Zeekr Targets Mexico EV Segment with 25 Dealerships by 2026

April 28, 2026

Zeekr, backed by Geely Holding Group, is entering Mexico with a strategy focused on the premium electric vehicle segment, prioritizing technology integration and controlled distribution. The company plans to establish a network of 25 dealerships by 2026, aiming to build market presence through customer experience rather than volume. The approach reflects a targeted entry into a segment that remains nascent but is expected to become more competitive.

The expansion comes as electrification reshapes the global automotive industry, intensifying competition across segments. Zeekr operates within a portfolio that includes Volvo Cars, Polestar and Lotus Cars, each positioned at different levels of electrification and market focus. The company has delivered more than 420,000 units globally, demonstrating production scale in a market characterized by compressed development cycles and rising demand for electrified vehicles.

Zeekr’s strategy emphasizes margin over volume, targeting customers who prioritize performance and software integration. Its development model combines engineering operations in China with European design inputs, aligning with expectations in the premium segment. The company’s dealership network in Mexico is designed to maintain control over sales and aftersales operations, underscoring the importance of service quality in driving repeat purchases.

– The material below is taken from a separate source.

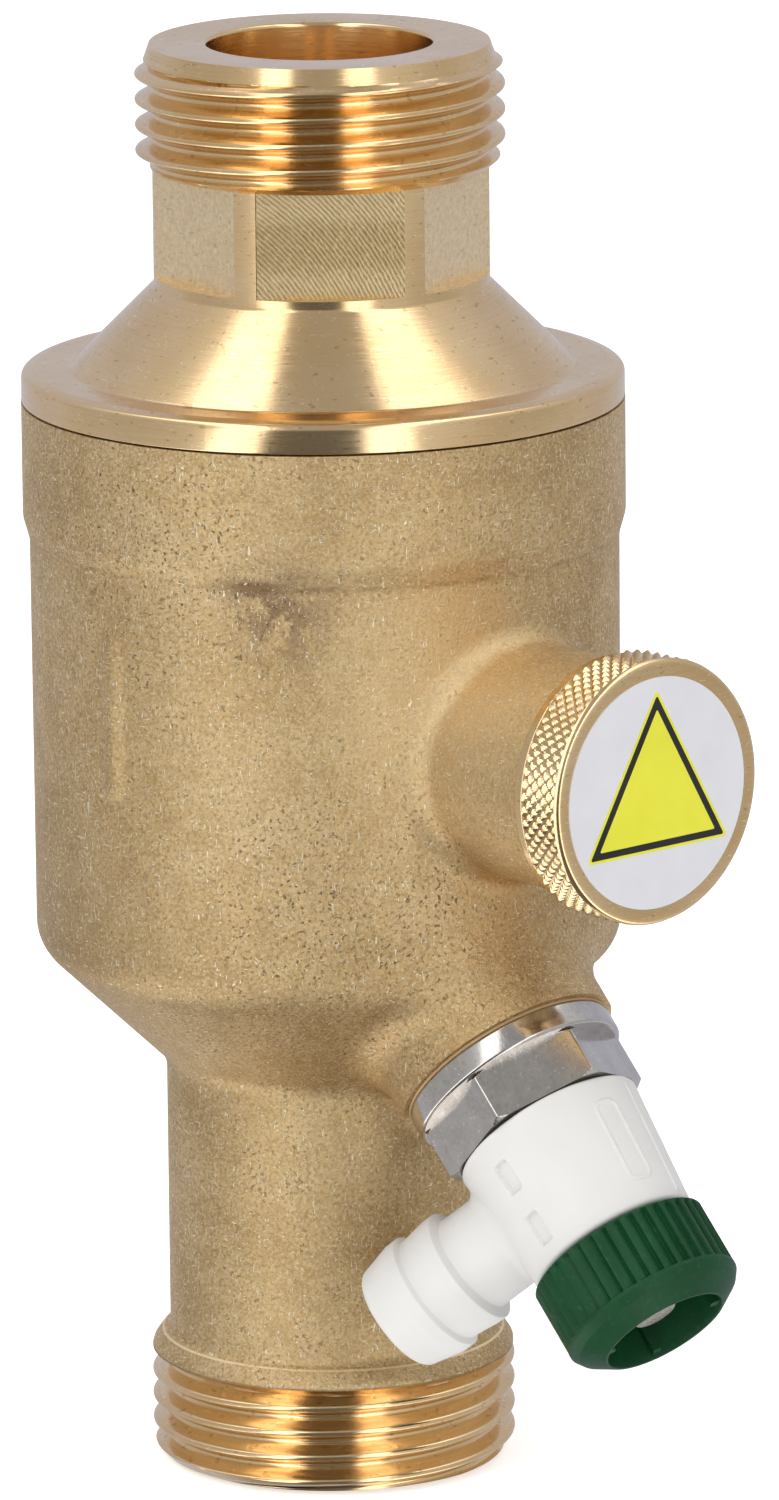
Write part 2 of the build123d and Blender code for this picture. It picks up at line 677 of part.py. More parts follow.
for (start, end, groove_r), name in zip(seal_grooves, ("swivel_seal_1", "swivel_seal_2")):
    ring(
        DRAIN_PROFILE, DRAIN_AXIS, groove_r, SWIVEL_BORE_R - SEAL_SQUEEZE_GAP,
        start + SEAL_GAP, end - SEAL_GAP, name, SWIVEL_SEAL_CORNER,
    )
ring(
    DRAIN_PROFILE, DRAIN_AXIS, RETAINER_GROOVE_R + GROOVE_GAP, RETAINER_R,
    RETAINER_START, RETAINER_END, "swivel_retainer",
)

# Valve disc: the carrier doesn't turn, so the stem's bead turns in its undercut
with BuildPart() as washer_carrier:
    with BuildSketch(DRAIN_PROFILE):
        profile(
            (0, CARRIER_START),
            (WASHER_BORE_R, CARRIER_START),
            (WASHER_BORE_R, WASHER_END),
            (WASHER_R, WASHER_END),
            (WASHER_R, WASHER_END + CARRIER_FLANGE),
            (CARRIER_HUB_R, WASHER_END + CARRIER_FLANGE),
            (CARRIER_HUB_R, CARRIER_END),
            (CARRIER_BORE_R, CARRIER_END),
            (CARRIER_BORE_R, CARRIER_UNDERCUT_END),
            (CARRIER_UNDERCUT_R, CARRIER_UNDERCUT_END),
            (CARRIER_UNDERCUT_R, CARRIER_BORE_START),
            (0, CARRIER_BORE_START),
        )
    revolve(axis=DRAIN_AXIS)
finish(washer_carrier, "washer_carrier")

ring(
    DRAIN_PROFILE, DRAIN_AXIS, WASHER_BORE_R, WASHER_R,
    SEAT_T, WASHER_END, "seat_washer",
)

# Stem: pin and bead, waist, guide with its seal groove, square and riveted head
with BuildPart() as valve_stem:
    with BuildSketch(DRAIN_PROFILE) as outline:
        profile(
            (0, CARRIER_BORE_START + CARRIER_GAP),
            (CARRIER_UNDERCUT_R - CARRIER_GAP, CARRIER_BORE_START + CARRIER_GAP),
            (CARRIER_UNDERCUT_R - CARRIER_GAP, CARRIER_UNDERCUT_END - CARRIER_GAP),
            (CARRIER_BORE_R - CARRIER_GAP, CARRIER_UNDERCUT_END - CARRIER_GAP),
            (CARRIER_BORE_R - CARRIER_GAP, CARRIER_END + CARRIER_GAP),
            (STEM_WAIST_R, CARRIER_END + CARRIER_GAP),
            (STEM_WAIST_R, STEM_GUIDE_START),
            (STEM_R, STEM_GUIDE_START),
            (STEM_R, STEM_SEAL_START),
            (STEM_SEAL_R, STEM_SEAL_START),
            (STEM_SEAL_R, STEM_SEAL_END),
            (STEM_R, STEM_SEAL_END),
            (STEM_R, STEM_SHOULDER),
            (0, STEM_SHOULDER),
        )
    revolve(axis=DRAIN_AXIS)
    with BuildSketch(across_drain(STEM_SHOULDER)):
        Rectangle(STEM_SQUARE, STEM_SQUARE, rotation=STEM_TURN)
    extrude(amount=STEM_HEAD_START - STEM_SHOULDER)
    with BuildSketch(across_drain(STEM_HEAD_START)):
        Circle(STEM_HEAD_R)
    extrude(amount=STEM_END - STEM_HEAD_START)
    chamfer(valve_stem.edges().sort_by(DRAIN_AXIS)[-1], STEM_HEAD_CHAMFER)
finish(valve_stem, "valve_stem")

ring(
    DRAIN_PROFILE, DRAIN_AXIS, STEM_SEAL_R, STEM_BORE_R - SEAL_SQUEEZE_GAP,
    STEM_SEAL_START + SEAL_GAP, STEM_SEAL_END - SEAL_GAP, "stem_seal_ring", STEM_SEAL_CORNER,
)

# Green knob: ribbed skirt over the neck, rounded rim, open mouth and a hub on the stem's square
with BuildPart() as drain_knob:
    with BuildSketch(DRAIN_PROFILE) as outline:
        profile(
            (0, KNOB_START),
            (KNOB_R, KNOB_START),
            (KNOB_R, KNOB_RIB_END),
            (KNOB_SHOULDER_R, KNOB_SHOULDER_T),
            (KNOB_LIP_R, KNOB_END),
            (0, KNOB_END),
        )
        fillet(corner(outline, KNOB_SHOULDER_R, KNOB_SHOULDER_T), KNOB_SHOULDER_FILLET)
    revolve(axis=DRAIN_AXIS)
    with BuildSketch(across_drain(KNOB_START)):
        with PolarLocations(KNOB_R, KNOB_RIBS):
            Rectangle(2 * KNOB_GROOVE_DEPTH, KNOB_GROOVE_WIDTH)
    extrude(amount=KNOB_RIB_END - KNOB_START, mode=Mode.SUBTRACT)
    with BuildSketch(DRAIN_PROFILE):
        profile(
            (0, KNOB_HUB_END),
            (KNOB_HUB_R, KNOB_HUB_END),
            (KNOB_HUB_R, KNOB_WEB_END),
            (KNOB_MOUTH_FLOOR_R, KNOB_WEB_END),
            (KNOB_MOUTH_R, KNOB_END),
            (0, KNOB_END),
        )
    revolve(axis=DRAIN_AXIS, mode=Mode.SUBTRACT)
    with BuildSketch(across_drain(KNOB_START)):
        Circle(KNOB_SKIRT_BORE_R)
    extrude(amount=KNOB_WEB_START - KNOB_START, mode=Mode.SUBTRACT)
    hub_square = STEM_SQUARE + 2 * STEM_SQUARE_GAP
    with BuildSketch(across_drain(KNOB_START)):
        Rectangle(hub_square, hub_square, rotation=STEM_TURN)
    extrude(amount=KNOB_END - KNOB_START, mode=Mode.SUBTRACT)
    with BuildSketch(across_drain(KNOB_WEB_END)):
        with PolarLocations(KNOB_MOUTH_R - INNER_RIB_DEPTH / 2, INNER_RIBS, start_angle=INNER_RIB_ANGLE):
            Rectangle(INNER_RIB_DEPTH, INNER_RIB_WIDTH)
    extrude(amount=INNER_RIB_END - KNOB_WEB_END)
finish(drain_knob, "drain_knob")
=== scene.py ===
"""Magnetic system filter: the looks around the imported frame.

Builder functions work in millimetres, in the frame's own axes, and meshes are stored in metres.
"""

import json
import math

import bmesh
import bpy
import numpy as np
import openvdb
from mathutils import Matrix, Vector


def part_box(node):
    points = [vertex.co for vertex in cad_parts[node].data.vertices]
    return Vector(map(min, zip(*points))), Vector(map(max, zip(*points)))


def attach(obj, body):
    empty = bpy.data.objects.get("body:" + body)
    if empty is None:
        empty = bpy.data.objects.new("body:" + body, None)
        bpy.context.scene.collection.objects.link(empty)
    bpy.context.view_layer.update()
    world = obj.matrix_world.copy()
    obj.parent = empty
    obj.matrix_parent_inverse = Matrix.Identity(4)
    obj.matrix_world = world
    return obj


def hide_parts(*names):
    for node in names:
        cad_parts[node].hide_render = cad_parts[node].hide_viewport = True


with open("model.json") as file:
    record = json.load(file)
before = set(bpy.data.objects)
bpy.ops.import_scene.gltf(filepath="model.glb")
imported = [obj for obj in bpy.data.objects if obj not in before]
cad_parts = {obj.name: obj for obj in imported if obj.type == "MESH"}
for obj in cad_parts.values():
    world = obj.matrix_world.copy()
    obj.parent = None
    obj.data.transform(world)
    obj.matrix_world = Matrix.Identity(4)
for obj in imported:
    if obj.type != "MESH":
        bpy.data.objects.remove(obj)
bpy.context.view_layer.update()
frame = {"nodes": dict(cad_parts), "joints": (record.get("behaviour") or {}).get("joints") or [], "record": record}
NODES = frame["nodes"]
MM = 0.001


def corners(node):
    """Lowest and highest corner of a CAD node, in millimetres."""
    low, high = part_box(node)
    return low / MM, high / MM


# ---- places read from the frame
BODY_HIGH = corners("filter_body")[1]
TOP_HIGH = corners("top_connector")[1]
CAP_LOW, CAP_HIGH = corners("magnet_cap")
LABEL_LOW, LABEL_HIGH = corners("cap_label")

SEAM_Z = BODY_HIGH.z
TOP_Z = TOP_HIGH.z
BAND_R = BODY_HIGH.y
FLANGE_R = TOP_HIGH.y
MAGNET_Z = (CAP_LOW.z + CAP_HIGH.z) / 2
CAP_R = CAP_HIGH.y
CAP_FACE = CAP_HIGH.x
LABEL_R = LABEL_HIGH.y

SWIVEL = next(j for j in frame["joints"] if j["name"] == "outlet_swivel")
DRAIN_DIR = Vector(SWIVEL["axis"]).normalized()
DRAIN_ORIGIN = Vector(SWIVEL["pos_m"]) / MM
DRAIN_ORIGIN = DRAIN_ORIGIN - DRAIN_DIR * (DRAIN_ORIGIN.x / DRAIN_DIR.x)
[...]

Premium Strategy and Market Positioning

The initial product portfolio includes the Zeekr 001, Zeekr X and Zeekr 7X, covering multiple subsegments from urban vehicles to performance-oriented SUVs. The company positions its vehicles as digital platforms, integrating over-the-air updates and connected services to extend functionality beyond the point of sale. Advanced driver assistance systems are a core component of the offering, reflecting a shift in the premium segment where safety technologies are increasingly viewed as a baseline requirement.

Zeekr’s entry also aligns with a broader trend of Asian manufacturers expanding into segments historically dominated by European brands. The strategy involves shifting from price-based competition to differentiation through design and technology. Mexico is being used as a test market, where the premium EV segment remains limited but shows potential as charging infrastructure expands and adoption increases. 

Chinese Brands Expand Presence in Mexico

Chinese automakers increased their market share in Mexico to 11.2% in 1Q26, matching German brands, according to INEGI. Nine Chinese brands reported combined sales of 42,808 units, representing a 25.3% year-over-year increase, driven by competitive pricing, financing strategies and broader product availability. 

In March, Chinese brands outperformed German competitors on a monthly basis. Changan Automobile, Geely Auto, MG Motor and Great Wall Motor sold 15,698 units, surpassing the 14,007 units recorded by BMW, Mercedes-Benz, Porsche and Volkswagen, resulting in an 11.9% market share. Performance across brands remained uneven but consistently positive, with Geely and Jetour posting triple-digit growth while MG Motor sustained double-digit expansion.

Jesús A. Rodríguez Albornoz, strategy and data consultant, BIsual, said the trend reflects structural change. “2026 will not mark the arrival of Chinese brands, but their consolidation,” he said. He added that the key question for established manufacturers is “how much share traditional players will be able to defend,” signaling a shift in competitive dynamics.

Geely Auto reported record sales in Mexico in 2025, reaching 22,258 units, a 237.4% increase compared with 2024. The company identified Mexico as a priority market within its global strategy, supported by demand for models such as the Emgrand and Coolray. At the group level, Geely Holding reported global sales exceeding 3 million units in 2025 and continues to expand its dealership network in Mexico—now surpassing 80 locations—as part of its plan to increase market share and accelerate electrification.